Data items:
■ ■ ■ ■ ■ ■ ■
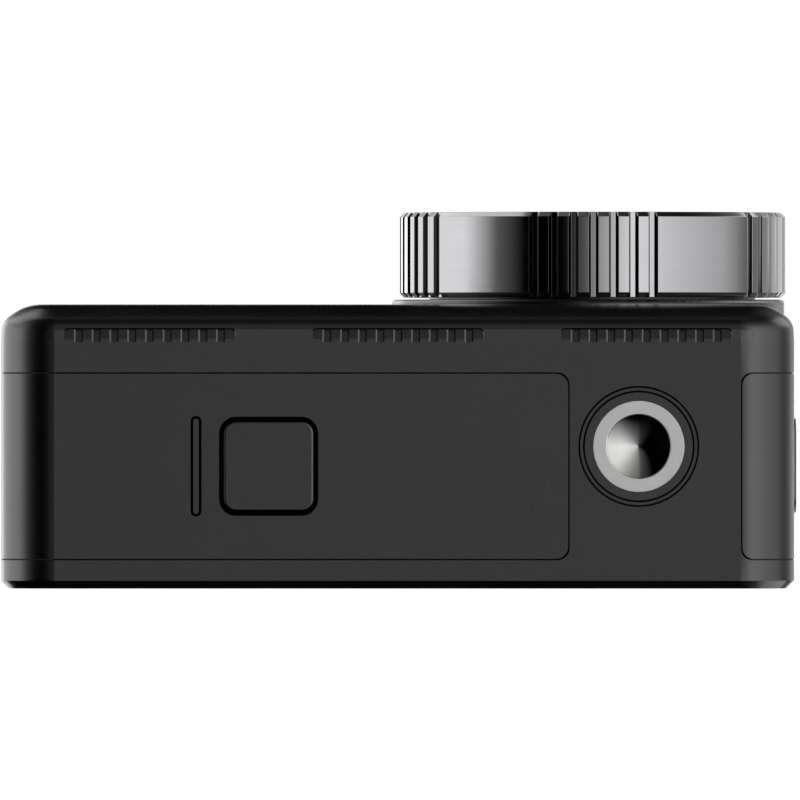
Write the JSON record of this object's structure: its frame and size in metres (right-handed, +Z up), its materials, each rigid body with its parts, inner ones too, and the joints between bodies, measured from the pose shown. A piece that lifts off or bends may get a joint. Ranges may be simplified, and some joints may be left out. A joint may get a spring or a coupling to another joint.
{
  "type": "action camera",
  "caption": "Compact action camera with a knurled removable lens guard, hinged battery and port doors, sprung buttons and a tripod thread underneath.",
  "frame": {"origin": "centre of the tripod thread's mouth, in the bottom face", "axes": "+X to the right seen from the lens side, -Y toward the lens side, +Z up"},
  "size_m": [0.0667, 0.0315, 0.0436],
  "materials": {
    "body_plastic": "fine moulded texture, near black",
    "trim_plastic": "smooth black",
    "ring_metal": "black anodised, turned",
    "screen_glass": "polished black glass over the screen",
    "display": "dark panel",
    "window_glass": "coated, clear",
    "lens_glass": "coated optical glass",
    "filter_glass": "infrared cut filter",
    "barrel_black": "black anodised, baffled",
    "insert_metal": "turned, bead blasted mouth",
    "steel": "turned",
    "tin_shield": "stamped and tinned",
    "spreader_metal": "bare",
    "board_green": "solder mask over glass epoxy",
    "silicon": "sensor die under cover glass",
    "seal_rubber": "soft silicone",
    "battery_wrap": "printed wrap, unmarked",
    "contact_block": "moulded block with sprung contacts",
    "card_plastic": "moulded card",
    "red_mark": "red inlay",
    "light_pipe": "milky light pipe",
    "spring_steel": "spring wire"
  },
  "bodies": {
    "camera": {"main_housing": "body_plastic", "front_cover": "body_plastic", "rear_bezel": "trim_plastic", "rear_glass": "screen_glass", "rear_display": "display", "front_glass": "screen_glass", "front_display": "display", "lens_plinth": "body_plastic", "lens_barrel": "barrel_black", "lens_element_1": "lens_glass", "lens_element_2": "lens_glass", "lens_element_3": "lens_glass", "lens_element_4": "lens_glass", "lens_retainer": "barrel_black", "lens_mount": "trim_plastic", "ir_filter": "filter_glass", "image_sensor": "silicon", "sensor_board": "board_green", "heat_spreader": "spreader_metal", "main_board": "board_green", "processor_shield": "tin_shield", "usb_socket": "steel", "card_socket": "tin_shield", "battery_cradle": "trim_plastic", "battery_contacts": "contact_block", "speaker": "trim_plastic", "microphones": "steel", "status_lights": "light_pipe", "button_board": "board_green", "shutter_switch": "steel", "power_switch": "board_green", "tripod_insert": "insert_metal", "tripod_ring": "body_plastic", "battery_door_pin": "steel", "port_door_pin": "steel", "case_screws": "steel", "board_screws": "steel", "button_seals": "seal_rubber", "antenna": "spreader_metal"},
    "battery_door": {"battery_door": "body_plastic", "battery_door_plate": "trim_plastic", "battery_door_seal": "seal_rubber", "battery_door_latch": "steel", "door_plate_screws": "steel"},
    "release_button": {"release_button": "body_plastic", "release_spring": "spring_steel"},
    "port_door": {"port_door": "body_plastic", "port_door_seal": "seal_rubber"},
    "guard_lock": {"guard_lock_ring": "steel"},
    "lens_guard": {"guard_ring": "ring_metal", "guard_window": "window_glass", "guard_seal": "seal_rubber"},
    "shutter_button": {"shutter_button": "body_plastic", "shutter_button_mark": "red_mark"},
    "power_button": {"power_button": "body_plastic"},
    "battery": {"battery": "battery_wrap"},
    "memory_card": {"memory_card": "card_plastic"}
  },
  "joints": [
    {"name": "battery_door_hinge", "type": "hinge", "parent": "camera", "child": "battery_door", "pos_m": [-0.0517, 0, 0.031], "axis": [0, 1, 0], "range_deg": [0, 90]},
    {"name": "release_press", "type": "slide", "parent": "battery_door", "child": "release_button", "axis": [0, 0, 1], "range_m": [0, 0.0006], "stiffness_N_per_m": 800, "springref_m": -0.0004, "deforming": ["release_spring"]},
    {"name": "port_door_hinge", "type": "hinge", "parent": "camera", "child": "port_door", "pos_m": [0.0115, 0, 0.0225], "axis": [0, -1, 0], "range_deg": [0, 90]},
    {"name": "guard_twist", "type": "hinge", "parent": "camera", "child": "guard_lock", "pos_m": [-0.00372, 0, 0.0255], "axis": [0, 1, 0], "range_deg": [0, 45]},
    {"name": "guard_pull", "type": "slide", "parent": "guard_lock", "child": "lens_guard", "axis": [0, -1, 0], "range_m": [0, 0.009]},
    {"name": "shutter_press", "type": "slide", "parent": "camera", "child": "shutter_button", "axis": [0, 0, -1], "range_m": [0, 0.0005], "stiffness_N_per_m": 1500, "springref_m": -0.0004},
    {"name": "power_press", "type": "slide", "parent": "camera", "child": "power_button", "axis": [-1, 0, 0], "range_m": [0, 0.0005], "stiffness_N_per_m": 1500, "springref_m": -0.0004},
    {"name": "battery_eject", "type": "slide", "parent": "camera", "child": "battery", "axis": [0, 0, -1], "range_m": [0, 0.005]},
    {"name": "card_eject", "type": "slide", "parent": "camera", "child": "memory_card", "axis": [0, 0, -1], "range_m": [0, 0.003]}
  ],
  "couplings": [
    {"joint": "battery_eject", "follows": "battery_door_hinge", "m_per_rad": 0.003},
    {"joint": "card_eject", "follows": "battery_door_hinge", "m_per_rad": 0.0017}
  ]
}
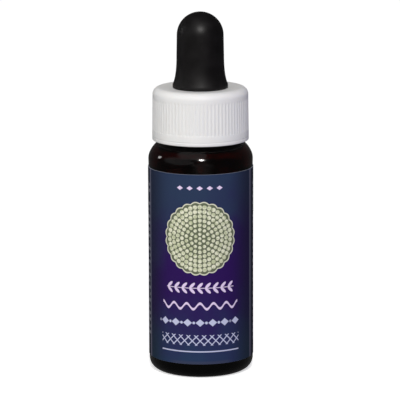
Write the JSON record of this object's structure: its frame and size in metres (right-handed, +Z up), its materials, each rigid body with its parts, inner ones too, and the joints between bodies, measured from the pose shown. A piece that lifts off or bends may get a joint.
■ ■ ■ ■ ■ ■ ■
:: Do this ::
All of the data needs to be reproduced exactly, with no line missing.

:: Finished exercise ::
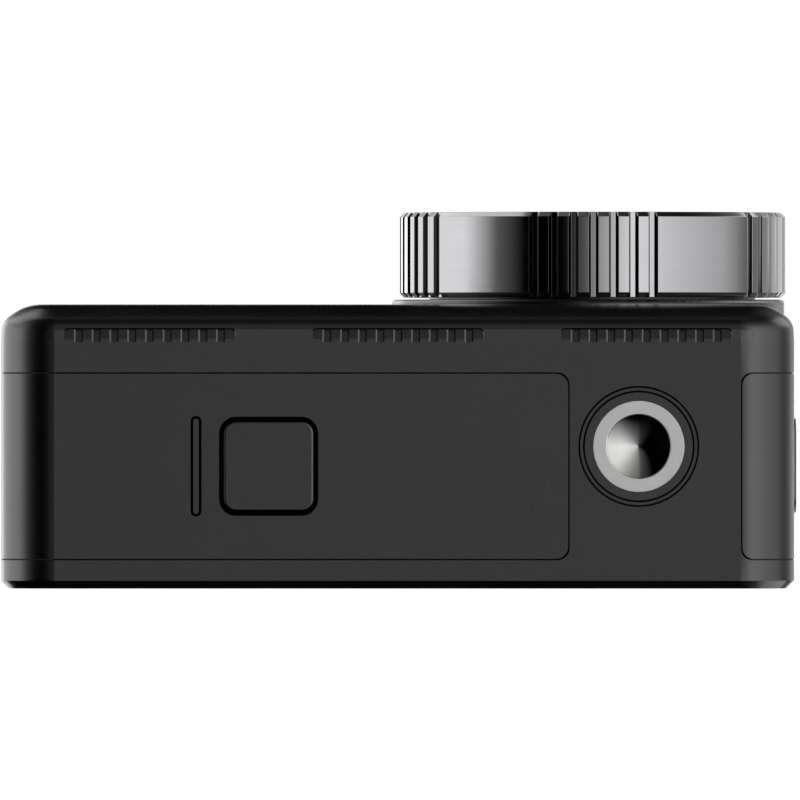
Write the JSON record of this object's structure: its frame and size in metres (right-handed, +Z up), its materials, each rigid body with its parts, inner ones too, and the joints between bodies, measured from the pose shown. A piece that lifts off or bends may get a joint. Ranges may be simplified, and some joints may be left out. A joint may get a spring or a coupling to another joint.
{
  "type": "action camera",
  "caption": "Compact action camera with a knurled removable lens guard, hinged battery and port doors, sprung buttons and a tripod thread underneath.",
  "frame": {"origin": "centre of the tripod thread's mouth, in the bottom face", "axes": "+X to the right seen from the lens side, -Y toward the lens side, +Z up"},
  "size_m": [0.0667, 0.0315, 0.0436],
  "materials": {
    "body_plastic": "fine moulded texture, near black",
    "trim_plastic": "smooth black",
    "ring_metal": "black anodised, turned",
    "screen_glass": "polished black glass over the screen",
    "display": "dark panel",
    "window_glass": "coated, clear",
    "lens_glass": "coated optical glass",
    "filter_glass": "infrared cut filter",
    "barrel_black": "black anodised, baffled",
    "insert_metal": "turned, bead blasted mouth",
    "steel": "turned",
    "tin_shield": "stamped and tinned",
    "spreader_metal": "bare",
    "board_green": "solder mask over glass epoxy",
    "silicon": "sensor die under cover glass",
    "seal_rubber": "soft silicone",
    "battery_wrap": "printed wrap, unmarked",
    "contact_block": "moulded block with sprung contacts",
    "card_plastic": "moulded card",
    "red_mark": "red inlay",
    "light_pipe": "milky light pipe",
    "spring_steel": "spring wire"
  },
  "bodies": {
    "camera": {"main_housing": "body_plastic", "front_cover": "body_plastic", "rear_bezel": "trim_plastic", "rear_glass": "screen_glass", "rear_display": "display", "front_glass": "screen_glass", "front_display": "display", "lens_plinth": "body_plastic", "lens_barrel": "barrel_black", "lens_element_1": "lens_glass", "lens_element_2": "lens_glass", "lens_element_3": "lens_glass", "lens_element_4": "lens_glass", "lens_retainer": "barrel_black", "lens_mount": "trim_plastic", "ir_filter": "filter_glass", "image_sensor": "silicon", "sensor_board": "board_green", "heat_spreader": "spreader_metal", "main_board": "board_green", "processor_shield": "tin_shield", "usb_socket": "steel", "card_socket": "tin_shield", "battery_cradle": "trim_plastic", "battery_contacts": "contact_block", "speaker": "trim_plastic", "microphones": "steel", "status_lights": "light_pipe", "button_board": "board_green", "shutter_switch": "steel", "power_switch": "board_green", "tripod_insert": "insert_metal", "tripod_ring": "body_plastic", "battery_door_pin": "steel", "port_door_pin": "steel", "case_screws": "steel", "board_screws": "steel", "button_seals": "seal_rubber", "antenna": "spreader_metal"},
    "battery_door": {"battery_door": "body_plastic", "battery_door_plate": "trim_plastic", "battery_door_seal": "seal_rubber", "battery_door_latch": "steel", "door_plate_screws": "steel"},
    "release_button": {"release_button": "body_plastic", "release_spring": "spring_steel"},
    "port_door": {"port_door": "body_plastic", "port_door_seal": "seal_rubber"},
    "guard_lock": {"guard_lock_ring": "steel"},
    "lens_guard": {"guard_ring": "ring_metal", "guard_window": "window_glass", "guard_seal": "seal_rubber"},
    "shutter_button": {"shutter_button": "body_plastic", "shutter_button_mark": "red_mark"},
    "power_button": {"power_button": "body_plastic"},
    "battery": {"battery": "battery_wrap"},
    "memory_card": {"memory_card": "card_plastic"}
  },
  "joints": [
    {"name": "battery_door_hinge", "type": "hinge", "parent": "camera", "child": "battery_door", "pos_m": [-0.0517, 0, 0.031], "axis": [0, 1, 0], "range_deg": [0, 90]},
    {"name": "release_press", "type": "slide", "parent": "battery_door", "child": "release_button", "axis": [0, 0, 1], "range_m": [0, 0.0006], "stiffness_N_per_m": 800, "springref_m": -0.0004, "deforming": ["release_spring"]},
    {"name": "port_door_hinge", "type": "hinge", "parent": "camera", "child": "port_door", "pos_m": [0.0115, 0, 0.0225], "axis": [0, -1, 0], "range_deg": [0, 90]},
    {"name": "guard_twist", "type": "hinge", "parent": "camera", "child": "guard_lock", "pos_m": [-0.00372, 0, 0.0255], "axis": [0, 1, 0], "range_deg": [0, 45]},
    {"name": "guard_pull", "type": "slide", "parent": "guard_lock", "child": "lens_guard", "axis": [0, -1, 0], "range_m": [0, 0.009]},
    {"name": "shutter_press", "type": "slide", "parent": "camera", "child": "shutter_button", "axis": [0, 0, -1], "range_m": [0, 0.0005], "stiffness_N_per_m": 1500, "springref_m": -0.0004},
    {"name": "power_press", "type": "slide", "parent": "camera", "child": "power_button", "axis": [-1, 0, 0], "range_m": [0, 0.0005], "stiffness_N_per_m": 1500, "springref_m": -0.0004},
    {"name": "battery_eject", "type": "slide", "parent": "camera", "child": "battery", "axis": [0, 0, -1], "range_m": [0, 0.005]},
    {"name": "card_eject", "type": "slide", "parent": "camera", "child": "memory_card", "axis": [0, 0, -1], "range_m": [0, 0.003]}
  ],
  "couplings": [
    {"joint": "battery_eject", "follows": "battery_door_hinge", "m_per_rad": 0.003},
    {"joint": "card_eject", "follows": "battery_door_hinge", "m_per_rad": 0.0017}
  ]
}
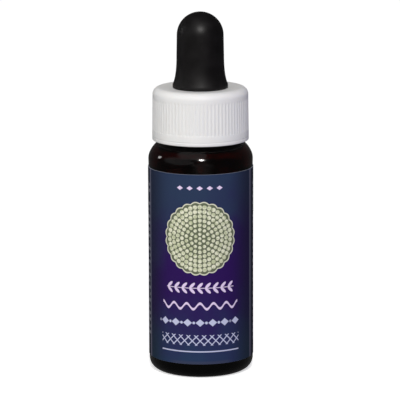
Write the JSON record of this object's structure: its frame and size in metres (right-handed, +Z up), its materials, each rigid body with its parts, inner ones too, and the joints between bodies, measured from the pose shown. A piece that lifts off or bends may get a joint.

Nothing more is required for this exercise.